In the blank spot on the map shouldn't you put like the old cartographers of the flat earth gays, before Magellan..."Here there be Dragons"

Greg Schwartz said...

I know what you mean... that sense of wonder is great. Sometimes we lose that and have to be reminded that it's why we picked up a pen or pencil in the first place.

Charles Gramlich said...

Harry Markov, The city of Timmuzz, the capital of Nyshphal, appeared in both the 2nd and 3rd Talera books. But that's really about the only physical location that was repeated in the trilogy. I figure Talera is a pretty big place. The fourth book, which I've started starts where book 3 left off but then goes completely to another location entirely. I guess I'm "literarily" exploring the world since I can't walk it on foot.

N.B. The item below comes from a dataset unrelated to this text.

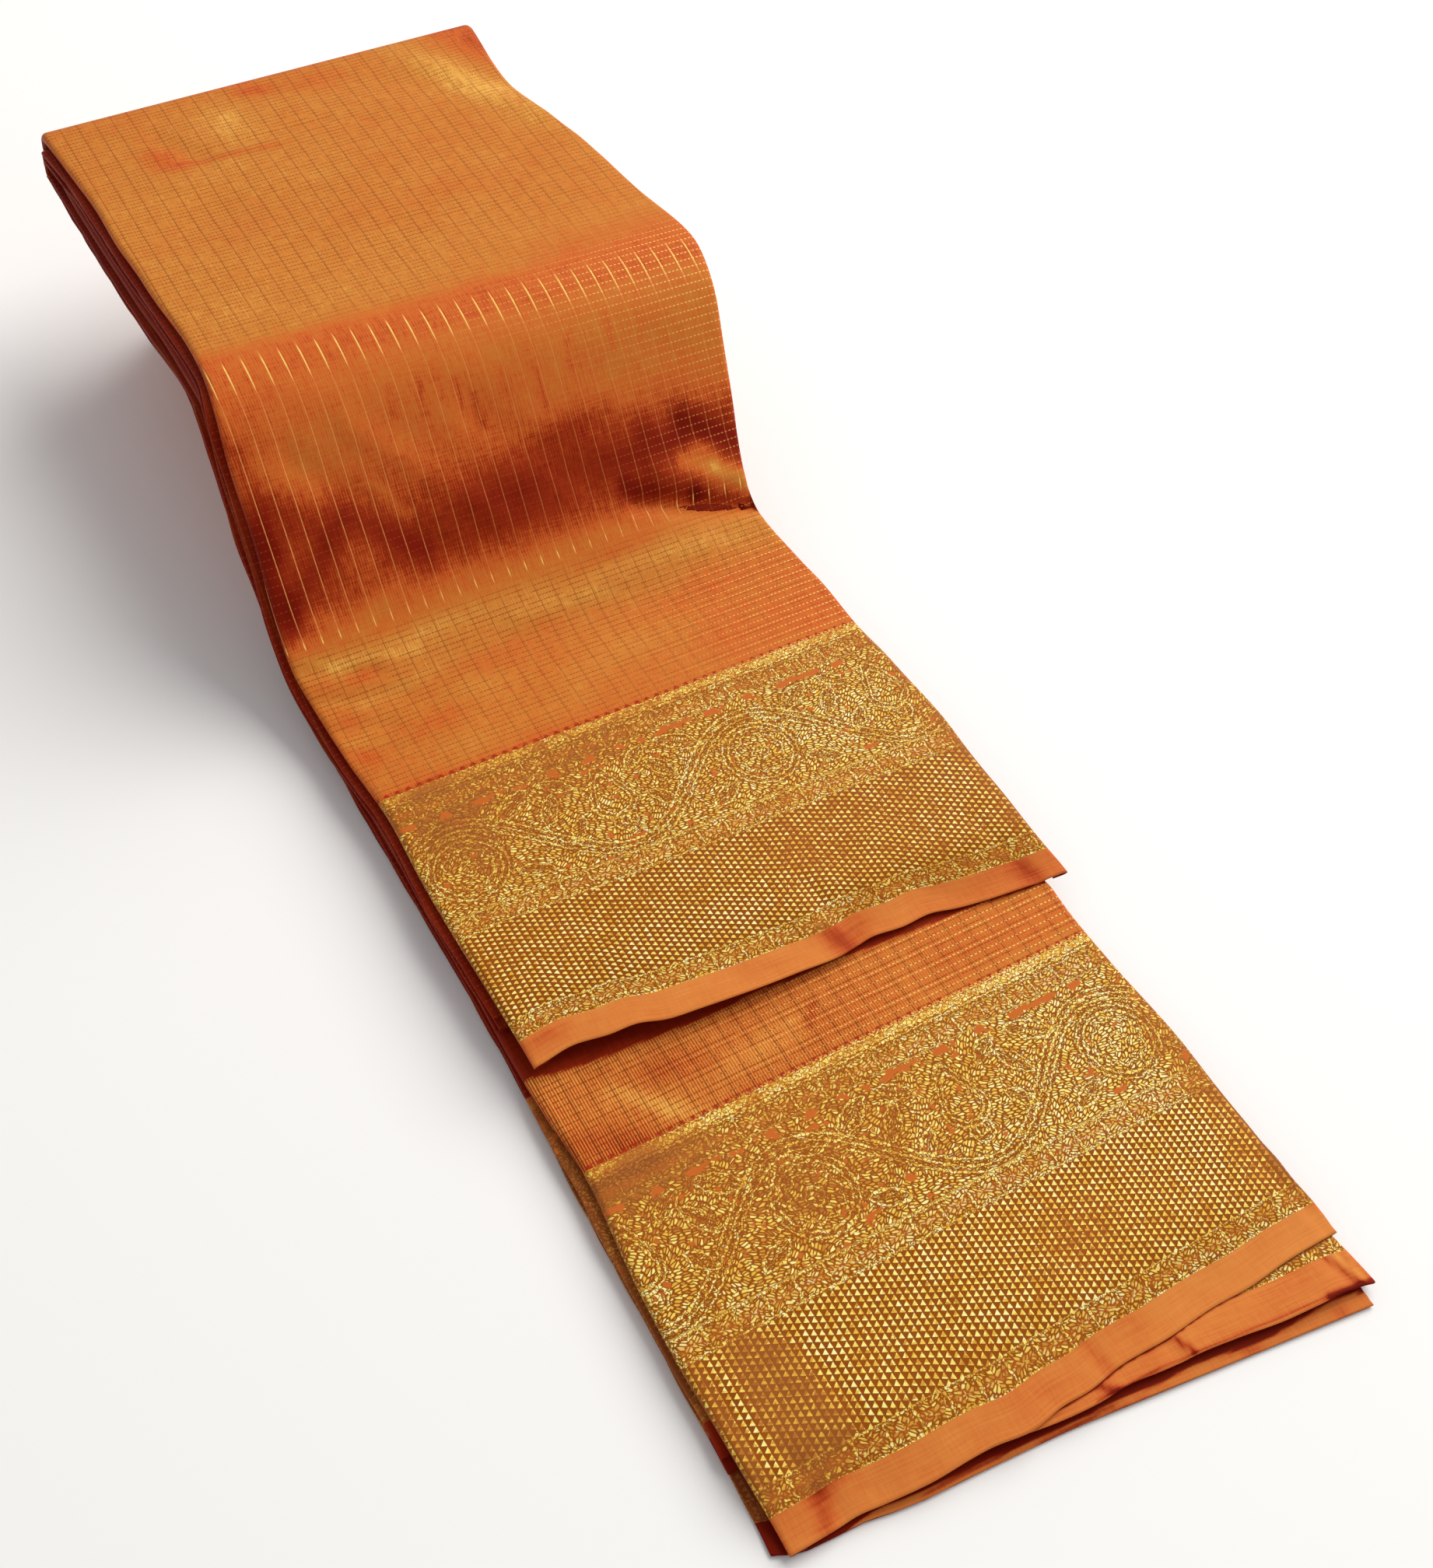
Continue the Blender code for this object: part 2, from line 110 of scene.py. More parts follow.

Deka Black, I've often been amazed at how much people can pick up of a language from something like a TV show.

Mark, Maybe on Talera I should put here there be....hum, something else besides dragons. Good idea, though.

Greg Schwartz, I guess it's a matter of not seeing the forest (of creativity) for the trees (of having deadlines and having to get the words onto the page)

Deka Black said...

Well, is only matter of love for the show ;) And patience, lots of it

Ty Johnston said...

Putting together maps can be loads of fun. I did about 10 years ago for my own fantasy writing. Did a continent map and a few maps for specific cities in which I knew action would be taking place. I actually enjoy coming up with names for different towns, streets, bridges, rivers, etc.

Merisi said...

Fascinating! :-)

Natasha Fondren said...

Wow, that is just the coolest, Charles. That looks like fun! Now I want to build a world so I can draw a map of it. Really. All my fantasy worlds have been sort of contained in this world. I think I want to try a whole new world.

Charles Gramlich said...

Deka Black, yes indeed, patience to keep your butt in the chair while you work and rework again.

Ty Johnston, I started out amusing myself with maps and invented worlds and cities even before I started writing. The writing naturally followed that as I worked the stories over in my head.

Merisi, thankee.

Natasha Fondren, I like the brand new ones best. SO free!